I was born disorganized. At the end of my undergraduate
degree, my mom did a massive clean-up in which she found hundreds of to-so
lists that I had developed. I had lists to track other lists. I had lists on
small chits of paper, on giant pages, on everything possible.
The lists represent my tiny attempt to take back the giant
chaos of my life. By nature, I am not prone to order. At any given point in
time, you will find strewn on the floor of my room clothes and books, makeup
and snacks and occasionally the dirty dish. This sounds like any clean-a-holic’s
nightmare and it is. Which is why I believe that the universe cut me a huge
break when I met my current flat/house mate. She is even less inclined to order
than I am. Every few weeks, when we are overwhelmed by a giant wave of guilt,
we will scrub the stove and take out trash and Febreze every corner of our
house. But it is not always. It never lasts.

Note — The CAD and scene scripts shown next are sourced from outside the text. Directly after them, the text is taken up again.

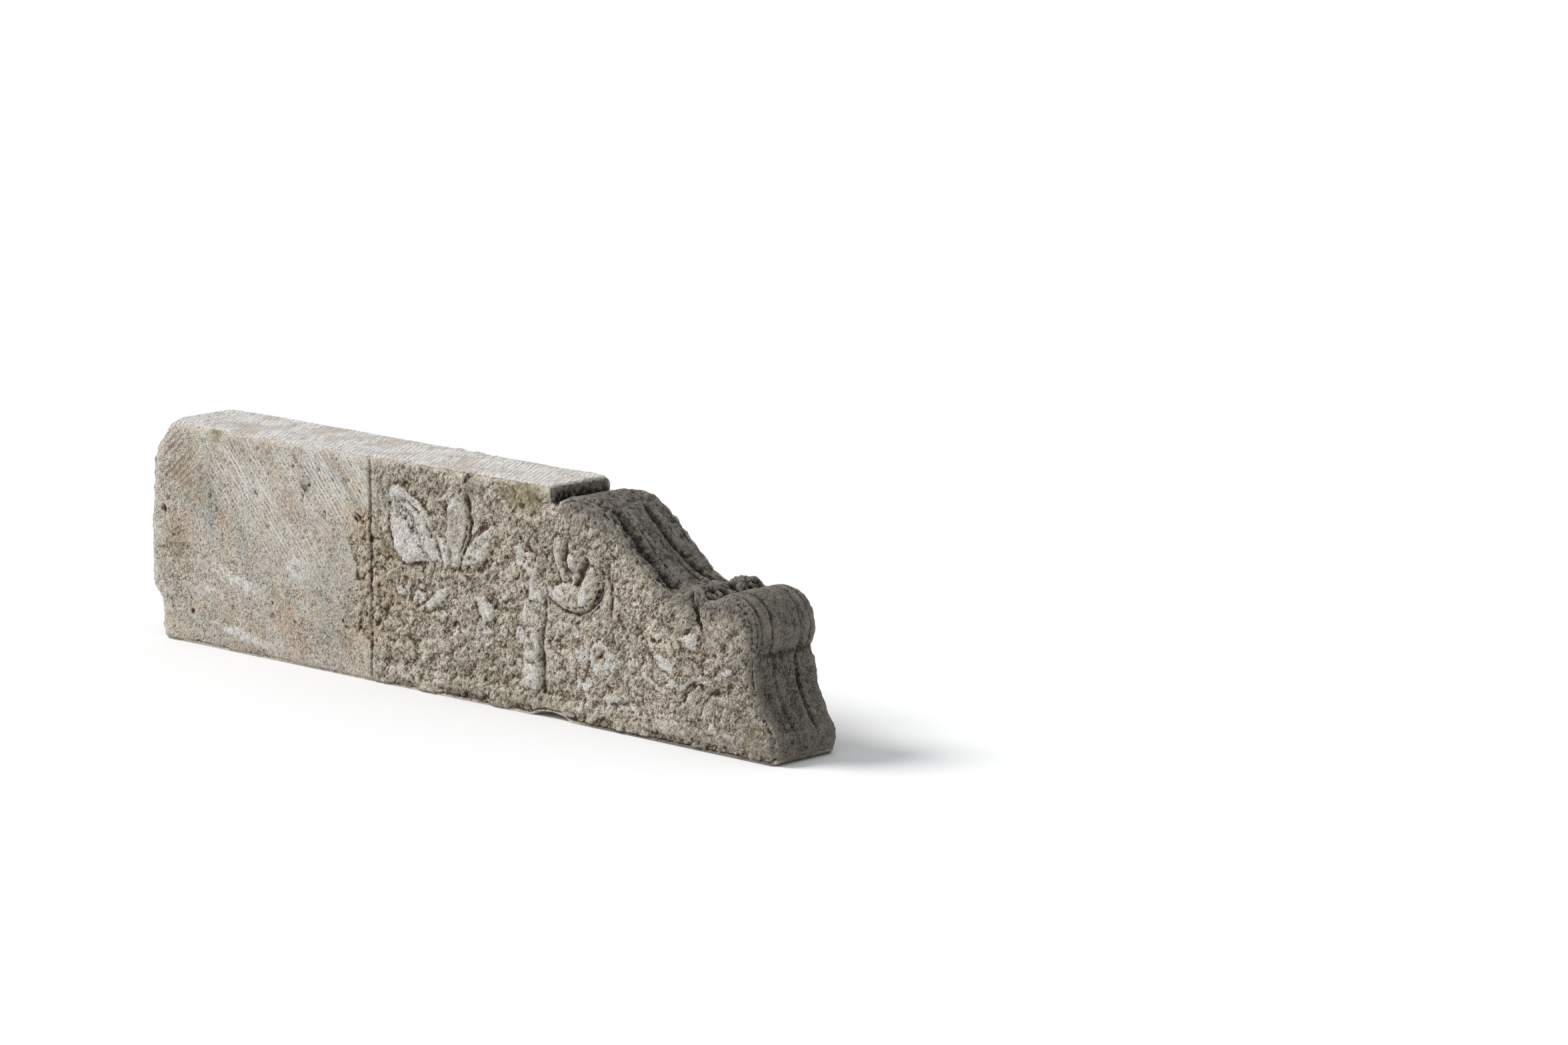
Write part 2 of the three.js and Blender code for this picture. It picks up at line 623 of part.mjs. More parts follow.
// The whole stone: blank, carved sides, then wear.
function corbelStone() {
  const scribedLine = [[TAIL_LENGTH, -SCRIBE_OVERRUN], [TAIL_LENGTH, STONE_HEIGHT + SCRIBE_OVERRUN]];
  let stone = tailBlock().add(carvedHead());
  for (const side of [-1, 1]) {
    for (const [from, to] of [[TAIL_LENGTH, BED_LENGTH], [BED_LENGTH, STONE_LENGTH + BASE_BAND]])
      stone = stone.subtract(recess(panel(from, to), 0, side, 0));
    const near = [mortarRing, bowedGrooves];
    const both = [palmette, volute, strip, rollEnd];
    const pieces = (side < 0 ? [...both, ...near] : both).map((make) => make(side));
    for (const { raised } of pieces) for (const one of raised) stone = stone.add(one);
    for (const { sunk } of pieces) for (const one of sunk) stone = stone.subtract(one);
    const scribe = ribbon(scribedLine, SCRIBE_WIDTH, 2);
    stone = stone.subtract(recess(scribe, SCRIBE_DEPTH - FIELD_SINK, side));
  }
  for (const cut of breaks()) stone = stone.subtract(cut);
  return stone;
}

const carved = corbelStone().getMesh();
const geometry = new THREE.BufferGeometry();
geometry.setAttribute("position", new THREE.BufferAttribute(carved.vertProperties, 3));
geometry.setIndex(new THREE.BufferAttribute(carved.triVerts, 1));
geometry.computeBoundingBox();
const middle = geometry.boundingBox.getCenter(new THREE.Vector3());
geometry.translate(-middle.x, -middle.y, -geometry.boundingBox.min.z);

const sandstone = new THREE.MeshStandardMaterial({
  color: 0x9c9484,
  roughness: 0.95,
  metalness: 0,
  flatShading: true,
});
const stone = new THREE.Mesh(geometry, sandstone);
stone.name = "corbel_stone";

const corbel = new THREE.Group();
corbel.add(stone);

export default corbel;
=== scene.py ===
import math

import bpy
import numpy as np
from mathutils import Euler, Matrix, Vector


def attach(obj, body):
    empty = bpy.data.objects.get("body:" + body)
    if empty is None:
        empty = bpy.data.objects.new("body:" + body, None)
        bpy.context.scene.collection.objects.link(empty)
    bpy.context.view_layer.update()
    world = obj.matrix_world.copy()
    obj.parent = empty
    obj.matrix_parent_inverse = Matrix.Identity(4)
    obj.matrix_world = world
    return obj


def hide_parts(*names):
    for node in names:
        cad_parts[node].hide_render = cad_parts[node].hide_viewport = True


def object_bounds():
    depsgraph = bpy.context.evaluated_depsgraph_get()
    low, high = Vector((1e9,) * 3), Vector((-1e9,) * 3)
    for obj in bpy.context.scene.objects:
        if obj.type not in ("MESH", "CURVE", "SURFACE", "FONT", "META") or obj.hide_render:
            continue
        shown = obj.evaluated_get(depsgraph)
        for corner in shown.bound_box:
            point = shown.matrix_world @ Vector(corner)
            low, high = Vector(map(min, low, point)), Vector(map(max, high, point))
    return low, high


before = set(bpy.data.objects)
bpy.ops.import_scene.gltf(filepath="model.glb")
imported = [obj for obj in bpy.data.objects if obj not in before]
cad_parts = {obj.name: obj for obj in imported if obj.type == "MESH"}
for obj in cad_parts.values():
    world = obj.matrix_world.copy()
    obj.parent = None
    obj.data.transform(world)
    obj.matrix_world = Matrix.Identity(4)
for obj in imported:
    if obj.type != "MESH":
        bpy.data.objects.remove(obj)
cad_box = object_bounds()

# The blank: one block of pale sandstone, dressed to two flat beds and cut to its profile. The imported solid
# is meshed again in small even squares, so that carving and weather can be worked into its skin.
# Places are in millimetres: along from the tail's lower end, across (the near side is negative), and up.
MILLIMETRES = 1000.0
FORM_STEP = 0.0027
SKIN_STEP = 0.0022
SAME_POINT = 1e-5
BED_HEIGHT = 340
SCRIBED_LINE = 466
STEP = 842
TOE = 1288
TAIL_END = (TOE - MILLIMETRES * cad_box[1][0], 0.0, 0.0)

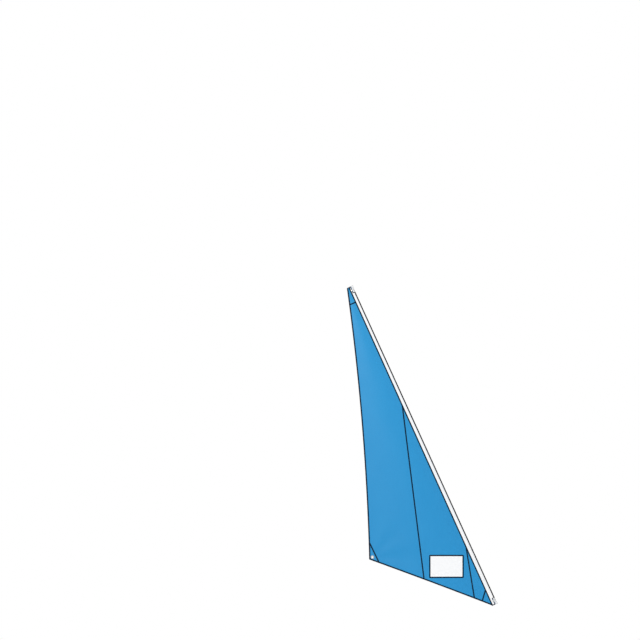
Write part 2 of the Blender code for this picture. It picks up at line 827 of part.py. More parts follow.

I want to say I am not a hoarder but I am not so sure
anymore. I find that I have multiples of everything but never when I need them.
I forget things I own. I have a pantry full of food. I have way more than I
need and I knew this when my move from Minneapolis to Chicago involved six
boxes, four suitcases and an assortment of bags over two trips. That is too
much for a person who moved to the country just two years before.
To be fair, I do use a lot of stuff. I like to switch things
around. I am always on the move, I don’t drive and I often tend to go through a
range of things in a day: I get cold easily and then I get hot. I get hungry a
hundred times, I get thirsty, I need snacks. I tend to run errands that don’t
start from home and need bags but don’t always have lists. But I have more than
I need and I have more than is good for me. I have an attachment to things that
at some point I would like to start cutting. It makes life complicated and it
makes cleaning a pain. I know I am messy but I am not great with owning it. I
have a strong feeling of guilt about it, as if it reflects some sort of character
flaw, some laziness. I can be a procrastinator and lazy but I also get a lot of
things done, so I know this is not at the crux of whatever is going on here. I
can also never truly relax at spaces that are not my ‘home spaces’ because I
know my natural messiness disturbs the order.
But I have hope. Every day, little by little, I am thinking
into existence how I will tame the chaos (or die trying).